## [Given data]
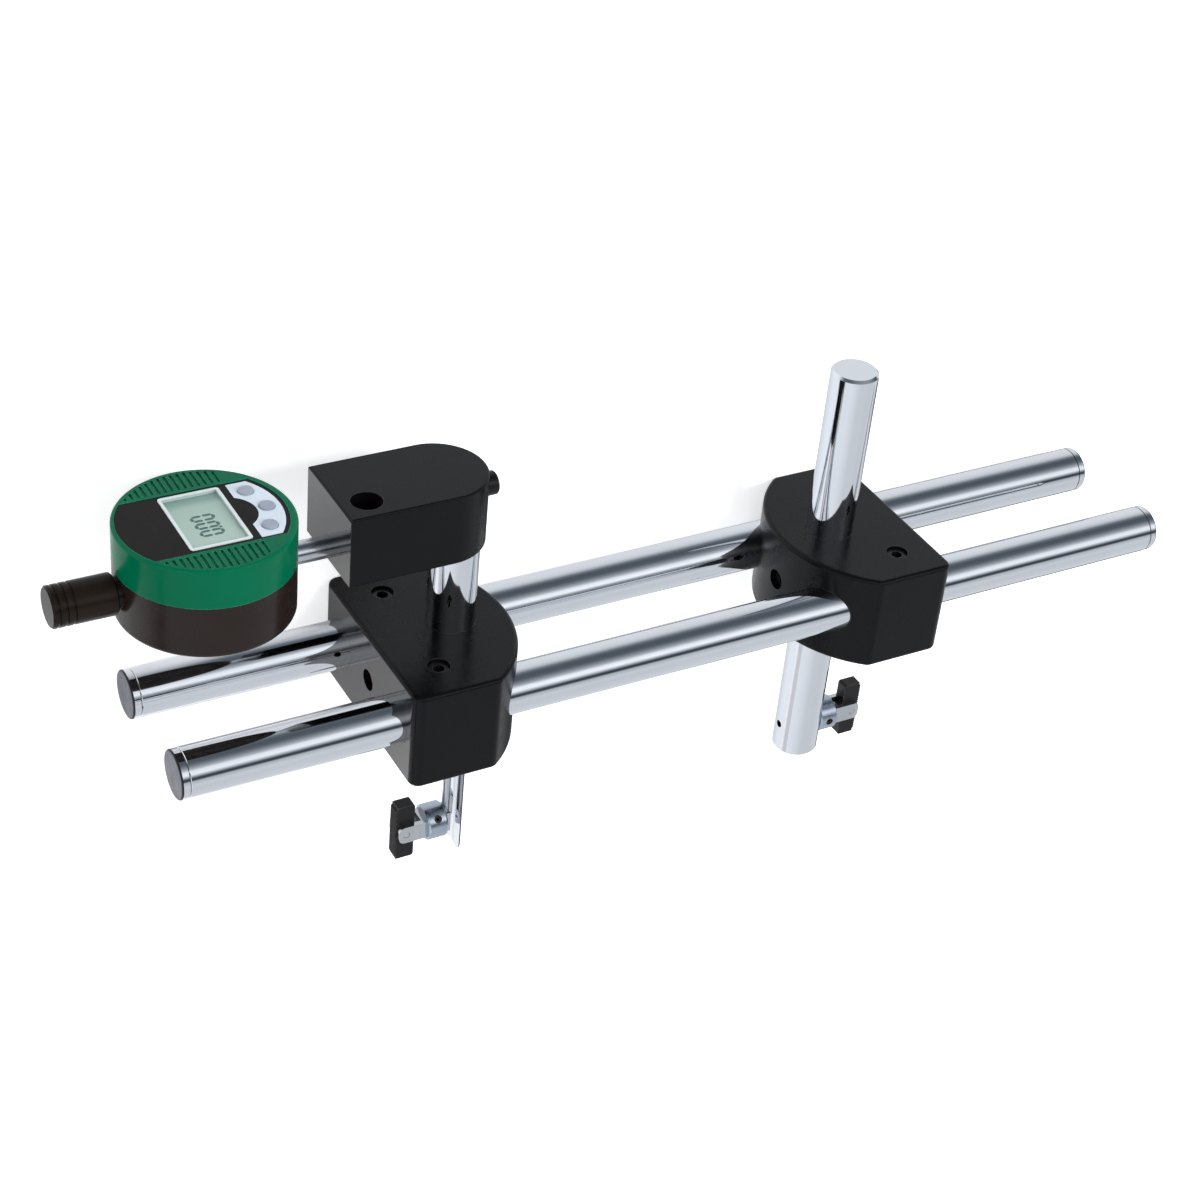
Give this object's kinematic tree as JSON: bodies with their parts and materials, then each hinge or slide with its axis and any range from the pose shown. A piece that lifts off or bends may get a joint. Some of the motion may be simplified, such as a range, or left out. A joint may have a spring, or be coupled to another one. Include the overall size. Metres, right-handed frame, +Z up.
{
  "type": "digital internal thread gauge",
  "caption": "Twin-rail gauge for internal threads: sliding blocks, upright posts, rocking thread shoes and a lever that drives a digital indicator.",
  "frame": {"origin": "centre of the bounding box's footprint, on the surface that the gauge lies on", "axes": "+X along the rails, from the indicator's end to the free end; +Y along the posts, from the shoes to the indicator; +Z up, out of the side that faced the viewer"},
  "size_m": [0.4436, 0.1746, 0.078],
  "materials": {
    "chromed_steel": "mirror-bright hard chrome plating",
    "bright_steel": "bright turned steel",
    "black_block": "satin black coating on steel",
    "black_oxide": "black oxide, slightly oily",
    "black_plastic": "fine moulded texture",
    "dark_plug": "dark grey moulded plastic",
    "green_housing": "satin green moulding",
    "black_face": "smooth black face sheet",
    "silver_panel": "silver printed sheet",
    "light_button": "light grey keys",
    "pale_frame": "pale moulded frame",
    "clear_window": "clear window",
    "lcd": "grey-green liquid crystal cell",
    "circuit": "green circuit laminate",
    "cell_steel": "pressed steel can",
    "brass_tip": "brass set screw",
    "carbide": "ground hard tip"
  },
  "bodies": {
    "rail_frame": {"rail_front": "chromed_steel", "rail_back": "chromed_steel", "rail_plug_front_left": "dark_plug", "rail_plug_front_right": "dark_plug", "rail_plug_back_left": "dark_plug", "rail_plug_back_right": "dark_plug"},
    "left_carriage": {"left_block": "black_block", "left_rail_lock_screw_front": "black_oxide", "left_rail_lock_screw_back": "black_oxide", "left_post_lock_screw_inner": "black_oxide", "left_post_lock_screw_outer": "brass_tip"},
    "right_carriage": {"right_block": "black_block", "right_rail_lock_screw_front": "black_oxide", "right_rail_lock_screw_back": "black_oxide", "right_post_lock_screw_inner": "black_oxide", "right_post_lock_screw_outer": "brass_tip"},
    "left_post_unit": {"left_post": "chromed_steel", "lever_pin": "bright_steel", "head_block": "black_block", "head_lock_screw": "black_oxide", "stem_cotter": "black_oxide", "stem_lock_screw": "black_oxide", "indicator_case": "black_plastic", "indicator_back_cover": "black_plastic", "back_cover_screws": "black_oxide", "circuit_board": "circuit", "battery": "cell_steel", "indicator_stem": "bright_steel", "dust_cap": "black_plastic"},
    "lever_unit": {"lever": "bright_steel", "left_shoe_collar": "bright_steel", "left_collar_screw": "black_oxide", "left_shoe_fork": "bright_steel", "left_shoe_pin": "bright_steel"},
    "left_shoe_bar": {"left_shoe": "black_oxide"},
    "plunger": {"spindle": "bright_steel", "scale_strip": "carbide", "spindle_spring": "bright_steel", "contact_tip": "carbide"},
    "indicator_front": {"front_housing": "green_housing", "face_plate": "black_face", "display_frame": "pale_frame", "display_window": "clear_window", "lcd_panel": "lcd", "button_panel": "silver_panel"},
    "key_left": {"button_left": "light_button"},
    "key_middle": {"button_middle": "light_button"},
    "key_right": {"button_right": "light_button"},
    "right_post_unit": {"right_post": "chromed_steel", "fork_screw": "black_oxide", "right_shoe_collar": "bright_steel", "right_collar_screw": "black_oxide", "right_shoe_fork": "bright_steel", "right_shoe_pin": "bright_steel"},
    "right_shoe_bar": {"right_shoe": "black_oxide"}
  },
  "joints": [
    {"name": "left_carriage_slide", "type": "slide", "parent": "rail_frame", "child": "left_carriage", "axis": [1, 0, 0], "range_m": [-0.07, 0.05]},
    {"name": "right_carriage_slide", "type": "slide", "parent": "rail_frame", "child": "right_carriage", "axis": [1, 0, 0], "range_m": [-0.05, 0.1]},
    {"name": "left_post_slide", "type": "slide", "parent": "left_carriage", "child": "left_post_unit", "axis": [0, 1, 0], "range_m": [-0.034, 0.038]},
    {"name": "right_post_slide", "type": "slide", "parent": "right_carriage", "child": "right_post_unit", "axis": [0, 1, 0], "range_m": [-0.06, 0.038]},
    {"name": "lever_pivot", "type": "hinge", "parent": "left_post_unit", "child": "lever_unit", "pos_m": [-0.07725, -0.0071, 0.039], "axis": [0, 0, 1], "range_deg": [-1, 1], "stiffness_Nm_per_rad": 4.5},
    {"name": "plunger_slide", "type": "slide", "parent": "left_post_unit", "child": "plunger", "axis": [1, 0, 0], "range_m": [-0.0012, 0.0012]},
    {"name": "left_shoe_rock", "type": "hinge", "parent": "lever_unit", "child": "left_shoe_bar", "pos_m": [-0.09205, -0.07475, 0.039], "axis": [0, 0, 1], "range_deg": [-8, 8]},
    {"name": "right_shoe_rock", "type": "hinge", "parent": "right_post_unit", "child": "right_shoe_bar", "pos_m": [0.10615, -0.07475, 0.039], "axis": [0, 0, 1], "range_deg": [-8, 8]},
    {"name": "display_swivel", "type": "hinge", "parent": "left_post_unit", "child": "indicator_front", "pos_m": [-0.16845, 0.06745, 0.039], "axis": [0, 1, 0], "range_deg": [-135, 135]},
    {"name": "key_left_press", "type": "slide", "parent": "indicator_front", "child": "key_left", "axis": [0, -1, 0], "range_m": [0, 0.0006], "stiffness_N_per_m": 600, "springref_m": -0.001},
    {"name": "key_middle_press", "type": "slide", "parent": "indicator_front", "child": "key_middle", "axis": [0, -1, 0], "range_m": [0, 0.0006], "stiffness_N_per_m": 600, "springref_m": -0.001},
    {"name": "key_right_press", "type": "slide", "parent": "indicator_front", "child": "key_right", "axis": [0, -1, 0], "range_m": [0, 0.0006], "stiffness_N_per_m": 600, "springref_m": -0.001}
  ],
  "couplings": [
    {"joint": "plunger_slide", "follows": "lever_pivot", "m_per_rad": -0.06765}
  ]
}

## [Short problem]
Reproduce the material precisely, including every line.

## [Reply to the exercise]
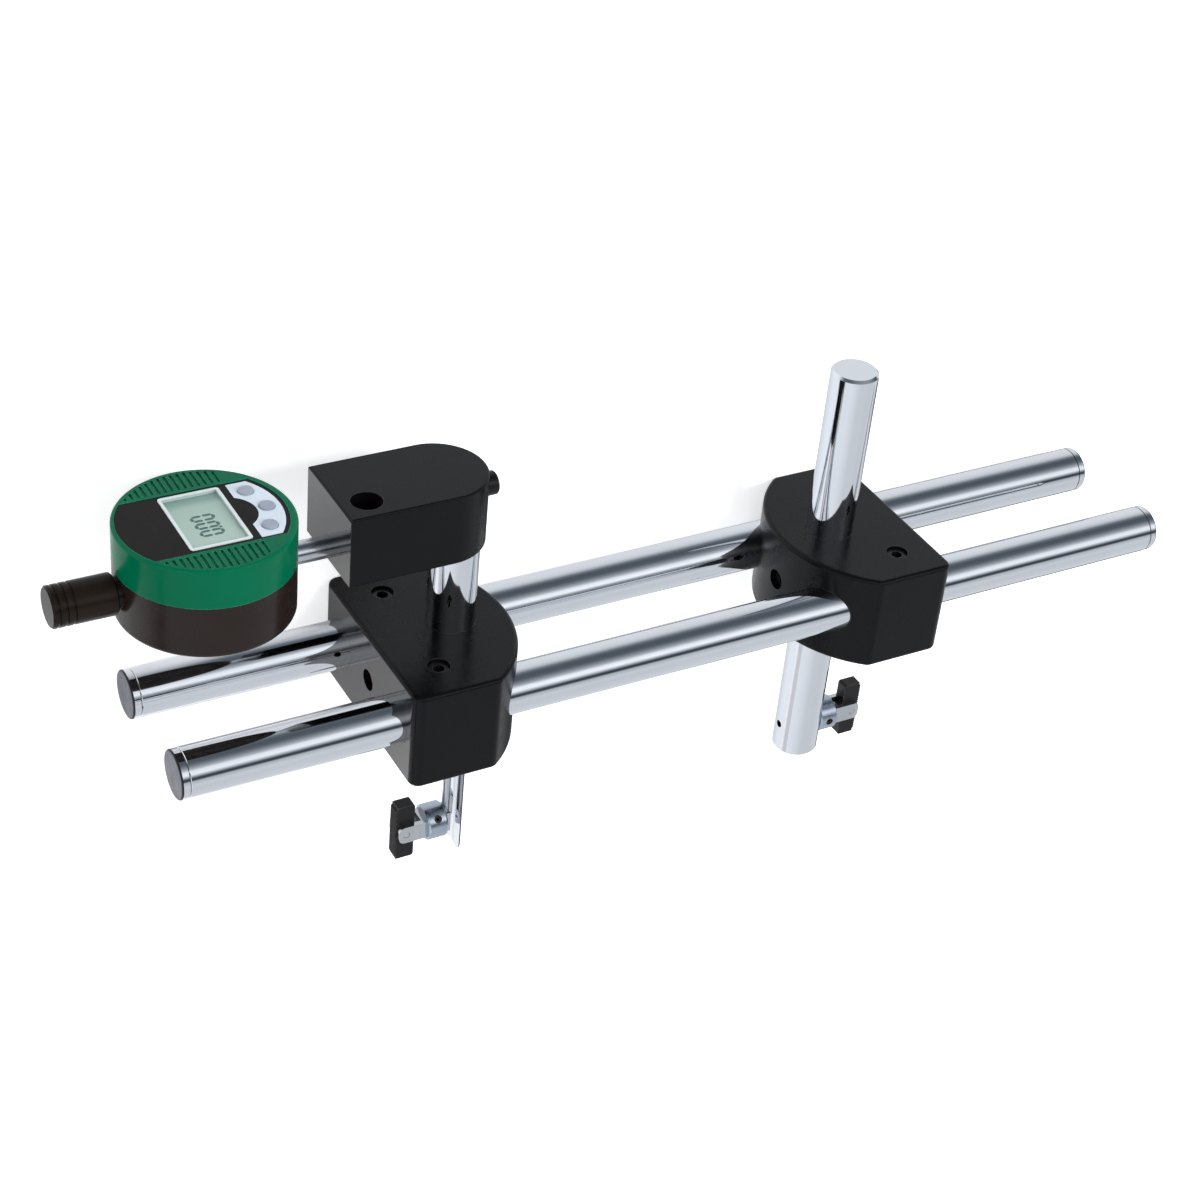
Give this object's kinematic tree as JSON: bodies with their parts and materials, then each hinge or slide with its axis and any range from the pose shown. A piece that lifts off or bends may get a joint. Some of the motion may be simplified, such as a range, or left out. A joint may have a spring, or be coupled to another one. Include the overall size. Metres, right-handed frame, +Z up.
{
  "type": "digital internal thread gauge",
  "caption": "Twin-rail gauge for internal threads: sliding blocks, upright posts, rocking thread shoes and a lever that drives a digital indicator.",
  "frame": {"origin": "centre of the bounding box's footprint, on the surface that the gauge lies on", "axes": "+X along the rails, from the indicator's end to the free end; +Y along the posts, from the shoes to the indicator; +Z up, out of the side that faced the viewer"},
  "size_m": [0.4436, 0.1746, 0.078],
  "materials": {
    "chromed_steel": "mirror-bright hard chrome plating",
    "bright_steel": "bright turned steel",
    "black_block": "satin black coating on steel",
    "black_oxide": "black oxide, slightly oily",
    "black_plastic": "fine moulded texture",
    "dark_plug": "dark grey moulded plastic",
    "green_housing": "satin green moulding",
    "black_face": "smooth black face sheet",
    "silver_panel": "silver printed sheet",
    "light_button": "light grey keys",
    "pale_frame": "pale moulded frame",
    "clear_window": "clear window",
    "lcd": "grey-green liquid crystal cell",
    "circuit": "green circuit laminate",
    "cell_steel": "pressed steel can",
    "brass_tip": "brass set screw",
    "carbide": "ground hard tip"
  },
  "bodies": {
    "rail_frame": {"rail_front": "chromed_steel", "rail_back": "chromed_steel", "rail_plug_front_left": "dark_plug", "rail_plug_front_right": "dark_plug", "rail_plug_back_left": "dark_plug", "rail_plug_back_right": "dark_plug"},
    "left_carriage": {"left_block": "black_block", "left_rail_lock_screw_front": "black_oxide", "left_rail_lock_screw_back": "black_oxide", "left_post_lock_screw_inner": "black_oxide", "left_post_lock_screw_outer": "brass_tip"},
    "right_carriage": {"right_block": "black_block", "right_rail_lock_screw_front": "black_oxide", "right_rail_lock_screw_back": "black_oxide", "right_post_lock_screw_inner": "black_oxide", "right_post_lock_screw_outer": "brass_tip"},
    "left_post_unit": {"left_post": "chromed_steel", "lever_pin": "bright_steel", "head_block": "black_block", "head_lock_screw": "black_oxide", "stem_cotter": "black_oxide", "stem_lock_screw": "black_oxide", "indicator_case": "black_plastic", "indicator_back_cover": "black_plastic", "back_cover_screws": "black_oxide", "circuit_board": "circuit", "battery": "cell_steel", "indicator_stem": "bright_steel", "dust_cap": "black_plastic"},
    "lever_unit": {"lever": "bright_steel", "left_shoe_collar": "bright_steel", "left_collar_screw": "black_oxide", "left_shoe_fork": "bright_steel", "left_shoe_pin": "bright_steel"},
    "left_shoe_bar": {"left_shoe": "black_oxide"},
    "plunger": {"spindle": "bright_steel", "scale_strip": "carbide", "spindle_spring": "bright_steel", "contact_tip": "carbide"},
    "indicator_front": {"front_housing": "green_housing", "face_plate": "black_face", "display_frame": "pale_frame", "display_window": "clear_window", "lcd_panel": "lcd", "button_panel": "silver_panel"},
    "key_left": {"button_left": "light_button"},
    "key_middle": {"button_middle": "light_button"},
    "key_right": {"button_right": "light_button"},
    "right_post_unit": {"right_post": "chromed_steel", "fork_screw": "black_oxide", "right_shoe_collar": "bright_steel", "right_collar_screw": "black_oxide", "right_shoe_fork": "bright_steel", "right_shoe_pin": "bright_steel"},
    "right_shoe_bar": {"right_shoe": "black_oxide"}
  },
  "joints": [
    {"name": "left_carriage_slide", "type": "slide", "parent": "rail_frame", "child": "left_carriage", "axis": [1, 0, 0], "range_m": [-0.07, 0.05]},
    {"name": "right_carriage_slide", "type": "slide", "parent": "rail_frame", "child": "right_carriage", "axis": [1, 0, 0], "range_m": [-0.05, 0.1]},
    {"name": "left_post_slide", "type": "slide", "parent": "left_carriage", "child": "left_post_unit", "axis": [0, 1, 0], "range_m": [-0.034, 0.038]},
    {"name": "right_post_slide", "type": "slide", "parent": "right_carriage", "child": "right_post_unit", "axis": [0, 1, 0], "range_m": [-0.06, 0.038]},
    {"name": "lever_pivot", "type": "hinge", "parent": "left_post_unit", "child": "lever_unit", "pos_m": [-0.07725, -0.0071, 0.039], "axis": [0, 0, 1], "range_deg": [-1, 1], "stiffness_Nm_per_rad": 4.5},
    {"name": "plunger_slide", "type": "slide", "parent": "left_post_unit", "child": "plunger", "axis": [1, 0, 0], "range_m": [-0.0012, 0.0012]},
    {"name": "left_shoe_rock", "type": "hinge", "parent": "lever_unit", "child": "left_shoe_bar", "pos_m": [-0.09205, -0.07475, 0.039], "axis": [0, 0, 1], "range_deg": [-8, 8]},
    {"name": "right_shoe_rock", "type": "hinge", "parent": "right_post_unit", "child": "right_shoe_bar", "pos_m": [0.10615, -0.07475, 0.039], "axis": [0, 0, 1], "range_deg": [-8, 8]},
    {"name": "display_swivel", "type": "hinge", "parent": "left_post_unit", "child": "indicator_front", "pos_m": [-0.16845, 0.06745, 0.039], "axis": [0, 1, 0], "range_deg": [-135, 135]},
    {"name": "key_left_press", "type": "slide", "parent": "indicator_front", "child": "key_left", "axis": [0, -1, 0], "range_m": [0, 0.0006], "stiffness_N_per_m": 600, "springref_m": -0.001},
    {"name": "key_middle_press", "type": "slide", "parent": "indicator_front", "child": "key_middle", "axis": [0, -1, 0], "range_m": [0, 0.0006], "stiffness_N_per_m": 600, "springref_m": -0.001},
    {"name": "key_right_press", "type": "slide", "parent": "indicator_front", "child": "key_right", "axis": [0, -1, 0], "range_m": [0, 0.0006], "stiffness_N_per_m": 600, "springref_m": -0.001}
  ],
  "couplings": [
    {"joint": "plunger_slide", "follows": "lever_pivot", "m_per_rad": -0.06765}
  ]
}